Copy the records below exactly as they are written.

▶ Modeling code records:
● ● ● ● ● ● ●
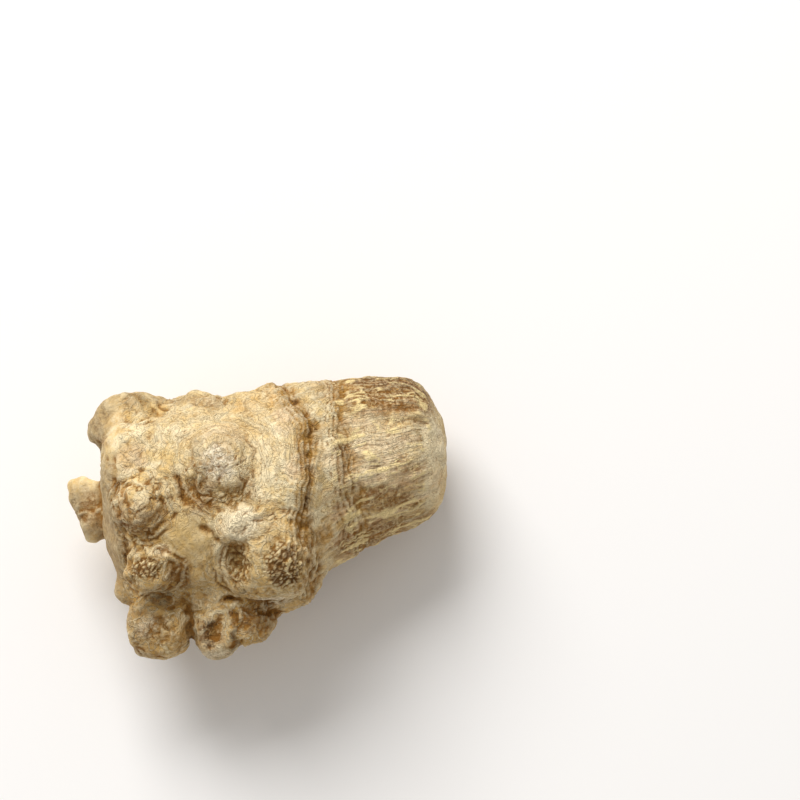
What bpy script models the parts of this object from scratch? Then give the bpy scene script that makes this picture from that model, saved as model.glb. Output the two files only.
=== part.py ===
"""A dried notoginseng root: one solid, knobbly taproot lying on its belly.

The shape is worked out in the root's own axes, in millimetres: +X runs from the knobbly crown to the
cut tail, +Y across the root, +Z out of its upper side. The finished skin is then tilted to the way the
root lies and scaled to metres, with the origin on the small flat spot that it rests on.
"""

import math

import bmesh
import bpy
import numpy as np
from mathutils import Matrix, Vector

NAME = "notoginseng_root"
MM = 0.001

# How the root lies: its own axes lean by this much, and this point of them touches the table
LEAN_DEG = 10.0
REST_POINT = (0.2, -0.6, -10.95)

# The taproot along its length: station X, then the middle's Y, the middle's Z and the half width
STATIONS = (-18.0, -14.5, -12.0, -9.6, -6.3, -2.4, 0.6, 3.6, 5.6, 7.6, 9.4, 13.5, 17.9, 22.0)
MIDDLE_Y = (0.5, 0.5, 0.5, 0.8, 1.1, 1.2, 1.5, 2.2, 3.0, 4.1, 5.0, 6.1, 7.2, 8.0)
MIDDLE_Z = (0.2, 0.3, 0.3, 0.1, -0.1, -0.2, -0.1, 0.0, -0.3, -0.9, -1.3, -2.0, -2.7, -3.3)
HALF_WIDTH = (9.0, 9.9, 10.9, 11.6, 12.0, 12.0, 12.1, 12.3, 11.8, 10.7, 10.0, 9.1, 8.1, 7.4)
DEPTH_SHARE = 0.93

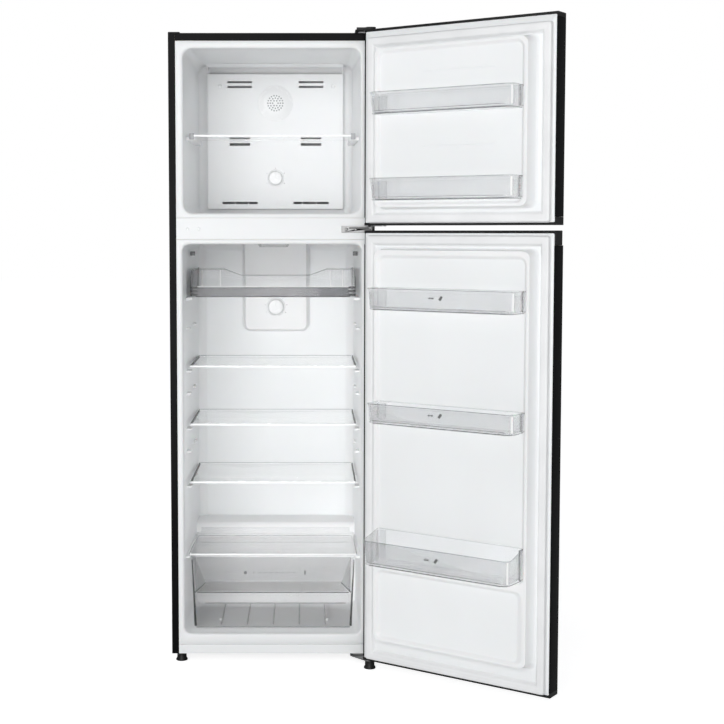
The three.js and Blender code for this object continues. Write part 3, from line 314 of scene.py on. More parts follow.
# The record's slots and the materials that belong to each, first the one that CAD nodes get
SLOT_MATERIALS = {
    "black_steel": [PAINT], "galvanised": [ZINC], "bright_steel": [CHROME], "aluminium": [ALUMINIUM],
    "white_liner": [WHITE, MOULDING], "black_plastic": [BLACK], "white_rubber": [RUBBER],
    "clear_plastic": [CLEAR, CLEAR_PAINTED_SHADE, CLEAR_BLOCK, CLEAR_PAINTED_SHADE_LINE, PAINTED_HIGHLIGHT],
    "smoky_plastic": [SMOKE, SMOKE_PAINTED_LIGHT, SMOKE_PAINTED_LIGHT_CLEARER, SMOKE_BAND_AND_PAINTED_SHADE, SMOKE_DARK_AND_PAINTED_SHADE],
    "shelf_glass": [GLASS], "grey_trim": [GREY_TRIM, RAIL], "foam": [FOAM],
}
SLOTS = {part["node"]: part["material_slot"] for part in frame["record"]["subparts"]}
BODIES = {node: body for body, nodes in frame["record"]["behaviour"]["bodies"].items() for node in nodes}
SHADOWLESS = (CLEAR, CLEAR_PAINTED_SHADE, CLEAR_BLOCK, CLEAR_PAINTED_SHADE_LINE, SMOKE, SMOKE_PAINTED_LIGHT, SMOKE_BAND_AND_PAINTED_SHADE, GLASS, PAINTED_HIGHLIGHT)

# ---- outlines and rings


def rounded(left, right, low, high, radius, steps=6):
    """A rounded rectangle's points, anticlockwise from its lower left corner."""
    radii = radius if isinstance(radius, tuple) else (radius,) * 4
    corners = ((left, low, 180), (right, low, 270), (right, high, 0), (left, high, 90))
    points = []
    for (u, v, start), corner_radius in zip(corners, radii):
        reach = max(corner_radius, 0.01)
        centre_u = u + reach if u == left else u - reach
        centre_v = v + reach if v == low else v - reach
        for step in range(steps + 1):
            angle = math.radians(start + 90 * step / steps)
            points.append((centre_u + reach * math.cos(angle), centre_v + reach * math.sin(angle)))
    return points


def outline(corners, steps=5):
    """A closed outline from corners (u, v) or (u, v, radius); a radius makes an arc."""
    points = []
    count = len(corners)
    for index, corner in enumerate(corners):
        here = Vector(corner[:2])
        if len(corner) == 2:
            points.append(tuple(here))
            continue
        before = (Vector(corners[index - 1][:2]) - here).normalized()
        after = (Vector(corners[(index + 1) % count][:2]) - here).normalized()
        half = before.angle(after) / 2
        centre = here + (before + after).normalized() * (corner[2] / math.sin(half))
        reach = corner[2] / math.tan(half)
        start = here + before * reach - centre
        end = here + after * reach - centre
        turn = math.atan2(start.x * end.y - start.y * end.x, start.dot(end))
        for step in range(steps + 1):
            spoke = Matrix.Rotation(turn * step / steps, 2) @ start
            points.append(tuple(centre + spoke))
    return points


def circle(centre_u, centre_v, radius, steps):
    angles = [2 * math.pi * step / steps for step in range(steps)]
    return [(centre_u + radius * math.cos(a), centre_v + radius * math.sin(a)) for a in angles]


def lift(points, axis, level):
    """Outlines are (x, y) at a height z, (x, z) at a depth y, or (y, z) at a place x."""
    if axis == "z":
        return [(u, v, level) for u, v in points]
    if axis == "y":
        return [(u, level, v) for u, v in points]
    return [(level, u, v) for u, v in points]


def quarter(start, end, bulge, steps):
    """Pairs from start to end on a quarter of an ellipse: it leaves start along the axis
    named by bulge (0 or 1) and arrives along the other."""
    pairs = []
    for step in range(steps + 1):
        angle = math.pi / 2 * step / steps
        along = [math.sin(angle), 1 - math.cos(angle)]
        share = (along[0], along[1]) if bulge == 0 else (along[1], along[0])
        pairs.append(tuple(s + (e - s) * part for s, e, part in zip(start, end, share)))
    return pairs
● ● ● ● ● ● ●
▶ ANSWER IN FULL:
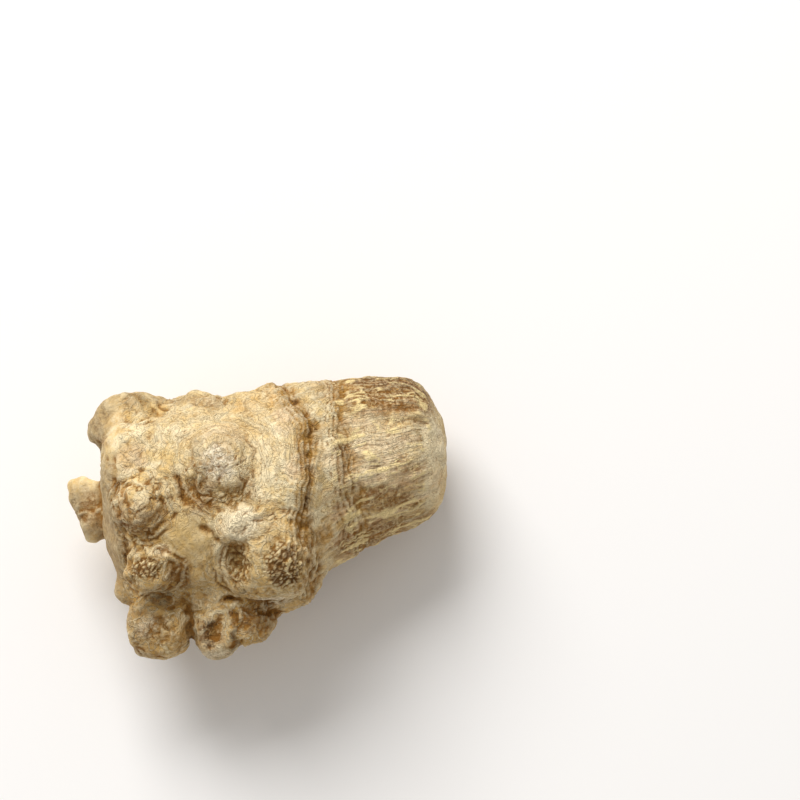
What bpy script models the parts of this object from scratch? Then give the bpy scene script that makes this picture from that model, saved as model.glb. Output the two files only.
=== part.py ===
"""A dried notoginseng root: one solid, knobbly taproot lying on its belly.

The shape is worked out in the root's own axes, in millimetres: +X runs from the knobbly crown to the
cut tail, +Y across the root, +Z out of its upper side. The finished skin is then tilted to the way the
root lies and scaled to metres, with the origin on the small flat spot that it rests on.
"""

import math

import bmesh
import bpy
import numpy as np
from mathutils import Matrix, Vector

NAME = "notoginseng_root"
MM = 0.001

# How the root lies: its own axes lean by this much, and this point of them touches the table
LEAN_DEG = 10.0
REST_POINT = (0.2, -0.6, -10.95)

# The taproot along its length: station X, then the middle's Y, the middle's Z and the half width
STATIONS = (-18.0, -14.5, -12.0, -9.6, -6.3, -2.4, 0.6, 3.6, 5.6, 7.6, 9.4, 13.5, 17.9, 22.0)
MIDDLE_Y = (0.5, 0.5, 0.5, 0.8, 1.1, 1.2, 1.5, 2.2, 3.0, 4.1, 5.0, 6.1, 7.2, 8.0)
MIDDLE_Z = (0.2, 0.3, 0.3, 0.1, -0.1, -0.2, -0.1, 0.0, -0.3, -0.9, -1.3, -2.0, -2.7, -3.3)
HALF_WIDTH = (9.0, 9.9, 10.9, 11.6, 12.0, 12.0, 12.1, 12.3, 11.8, 10.7, 10.0, 9.1, 8.1, 7.4)
DEPTH_SHARE = 0.93

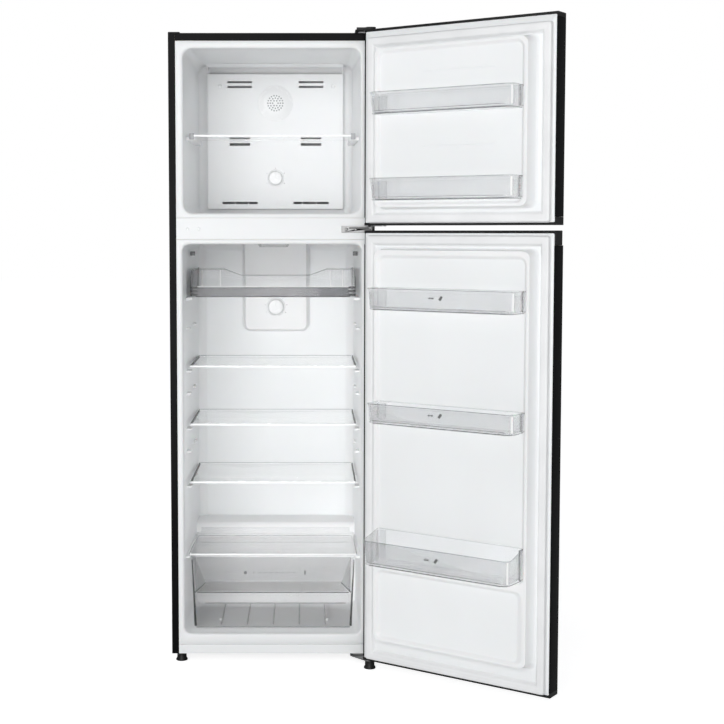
The three.js and Blender code for this object continues. Write part 3, from line 314 of scene.py on. More parts follow.
# The record's slots and the materials that belong to each, first the one that CAD nodes get
SLOT_MATERIALS = {
    "black_steel": [PAINT], "galvanised": [ZINC], "bright_steel": [CHROME], "aluminium": [ALUMINIUM],
    "white_liner": [WHITE, MOULDING], "black_plastic": [BLACK], "white_rubber": [RUBBER],
    "clear_plastic": [CLEAR, CLEAR_PAINTED_SHADE, CLEAR_BLOCK, CLEAR_PAINTED_SHADE_LINE, PAINTED_HIGHLIGHT],
    "smoky_plastic": [SMOKE, SMOKE_PAINTED_LIGHT, SMOKE_PAINTED_LIGHT_CLEARER, SMOKE_BAND_AND_PAINTED_SHADE, SMOKE_DARK_AND_PAINTED_SHADE],
    "shelf_glass": [GLASS], "grey_trim": [GREY_TRIM, RAIL], "foam": [FOAM],
}
SLOTS = {part["node"]: part["material_slot"] for part in frame["record"]["subparts"]}
BODIES = {node: body for body, nodes in frame["record"]["behaviour"]["bodies"].items() for node in nodes}
SHADOWLESS = (CLEAR, CLEAR_PAINTED_SHADE, CLEAR_BLOCK, CLEAR_PAINTED_SHADE_LINE, SMOKE, SMOKE_PAINTED_LIGHT, SMOKE_BAND_AND_PAINTED_SHADE, GLASS, PAINTED_HIGHLIGHT)

# ---- outlines and rings


def rounded(left, right, low, high, radius, steps=6):
    """A rounded rectangle's points, anticlockwise from its lower left corner."""
    radii = radius if isinstance(radius, tuple) else (radius,) * 4
    corners = ((left, low, 180), (right, low, 270), (right, high, 0), (left, high, 90))
    points = []
    for (u, v, start), corner_radius in zip(corners, radii):
        reach = max(corner_radius, 0.01)
        centre_u = u + reach if u == left else u - reach
        centre_v = v + reach if v == low else v - reach
        for step in range(steps + 1):
            angle = math.radians(start + 90 * step / steps)
            points.append((centre_u + reach * math.cos(angle), centre_v + reach * math.sin(angle)))
    return points


def outline(corners, steps=5):
    """A closed outline from corners (u, v) or (u, v, radius); a radius makes an arc."""
    points = []
    count = len(corners)
    for index, corner in enumerate(corners):
        here = Vector(corner[:2])
        if len(corner) == 2:
            points.append(tuple(here))
            continue
        before = (Vector(corners[index - 1][:2]) - here).normalized()
        after = (Vector(corners[(index + 1) % count][:2]) - here).normalized()
        half = before.angle(after) / 2
        centre = here + (before + after).normalized() * (corner[2] / math.sin(half))
        reach = corner[2] / math.tan(half)
        start = here + before * reach - centre
        end = here + after * reach - centre
        turn = math.atan2(start.x * end.y - start.y * end.x, start.dot(end))
        for step in range(steps + 1):
            spoke = Matrix.Rotation(turn * step / steps, 2) @ start
            points.append(tuple(centre + spoke))
    return points


def circle(centre_u, centre_v, radius, steps):
    angles = [2 * math.pi * step / steps for step in range(steps)]
    return [(centre_u + radius * math.cos(a), centre_v + radius * math.sin(a)) for a in angles]


def lift(points, axis, level):
    """Outlines are (x, y) at a height z, (x, z) at a depth y, or (y, z) at a place x."""
    if axis == "z":
        return [(u, v, level) for u, v in points]
    if axis == "y":
        return [(u, level, v) for u, v in points]
    return [(level, u, v) for u, v in points]


def quarter(start, end, bulge, steps):
    """Pairs from start to end on a quarter of an ellipse: it leaves start along the axis
    named by bulge (0 or 1) and arrives along the other."""
    pairs = []
    for step in range(steps + 1):
        angle = math.pi / 2 * step / steps
        along = [math.sin(angle), 1 - math.cos(angle)]
        share = (along[0], along[1]) if bulge == 0 else (along[1], along[0])
        pairs.append(tuple(s + (e - s) * part for s, e, part in zip(start, end, share)))
    return pairs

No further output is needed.